The festivals of summer, part 1.

When I was a little kid, the calendar was divided in two parts:  the school year, in which all the scheduled activities happened week by week and wrapped up in June, and the summer, which started with a parade in June for Flag Day (a local invention) and continued with drive-in movies, ice cream from the local Dairy, camping trips and time at the cottage, and being put to bed with the windows open while my parents and aunts and uncles talked quietly outside with beers, until the evenings started to get cool and the days started to get shorter and it was time to put on leather shoes again and head back to school.

Edmonton theatre life is kind of like that.  The professional companies mostly wrapped up their seasons in time for Sterling Award nomination deadlines, and are on to planning for next winter’s productions.  The awards get announced at a gala Monday night, and the summer celebrations, special treats, and traditions are already in action. Teatro, of course, has already had one play in its summer season, Salon of the Talking Turk, and has opened the second, Jana O’Connor’s Going Going Gone.   The Freewill Shakespeare Festival‘s just started.
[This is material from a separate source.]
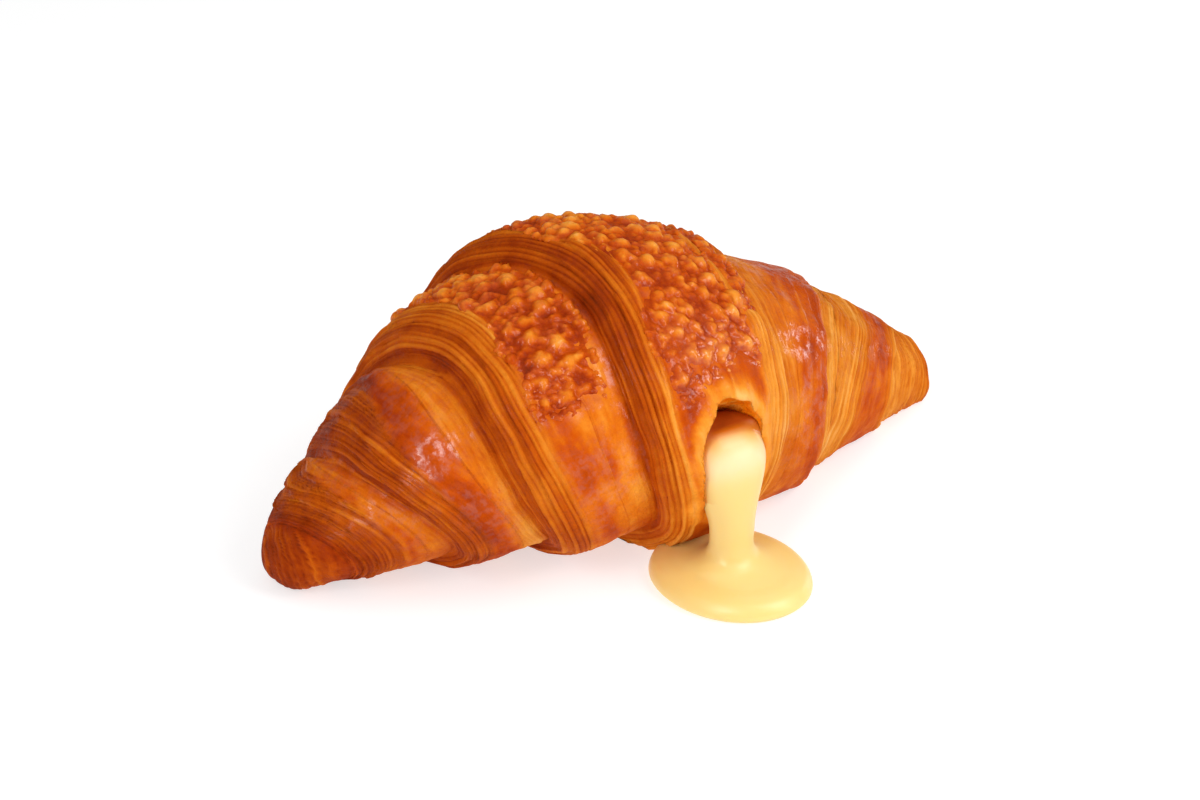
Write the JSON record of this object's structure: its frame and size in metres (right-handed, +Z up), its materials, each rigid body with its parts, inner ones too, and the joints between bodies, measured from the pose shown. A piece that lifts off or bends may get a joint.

The emerging-artists’ festival Nextfest happened earlier in June.  I took in a few performances – the spoken-word poetry night Speak! hosted by Nasra Adem and Liam Cody, a reading of new work Shadowlands by Savanna Harvey (thoughtful, provocative, and amusing even as a reading – definitely watch for it at this year’s Edmonton Fringe (or at Toronto, Winnipeg, Calgary, or Vancouver Fringe), and the site-specific piece Everyone We Know Will Be There: A House Party in One Act, by Elena Belyea, directed by Andrew Ritchie.  This was a very cleverly managed piece of roving theatre, with small groups of audience members each invisibly shadowing a specific party-guest character, around the house and yard.  I didn’t know the whole story after one viewing, just the parts that our character (played by Eva Foote) was part of, and some other tantalizing bits we overheard while our character was storming through rooms or having meltdowns in bathrooms.  The piece was so skilfully directed and stage-managed that any adjustments of timing and traffic direction were completely invisible to me, which added to the feeling of eavesdropping on a real story.

Opera Nuova‘s festival of opera and musical theatre continues, with Carousel and The Cunning Little Vixen playing this weekend and next.  Rapid Fire Theatre’s biggest event of the year, Improvaganza, wraps up tonight with four shows.  And Found Festival continues today and tomorrow around McIntyre Park and Old Strathcona.

Found Festival is a small festival of site-specific and found-space performance, currently under the leadership of Beth Dart, multi-talented local theatre maker and event producer.  So if the description of Everyone We Know Will Be There made you curious, or intrigued, or skeptical, then you can come to Found Festival this weekend and see more performances created or curated for unexpected spaces.  McIntyre Park, the little green space with the gazebo in front of the library, is currently set up with a box office tent, live music in the gazebo for free, and a small friendly shaded beer-garden with the best of the Fringe’s furniture and Alley Kat products like Session Ale and Main Squeeze.  (Almost like my parents’ backyard in the old days, except that now I’m old enough to drink and the music is better!)

So far I’ve attended Julie Ferguson’s powerful and thought-provoking solo piece Glass Washrooms, which explores a journey to non-binary gender identity and concepts of spaces one belongs in.  Although originally created for the public-washroom building at the corner of Whyte Avenue and Gateway, the later performances have been moved to the washrooms at the Backstage Theatre in order to reduce disruption to the people needing that essential community infrastructure on Whyte Ave.  There are two more performances today and one tomorrow, and I recommend it highly.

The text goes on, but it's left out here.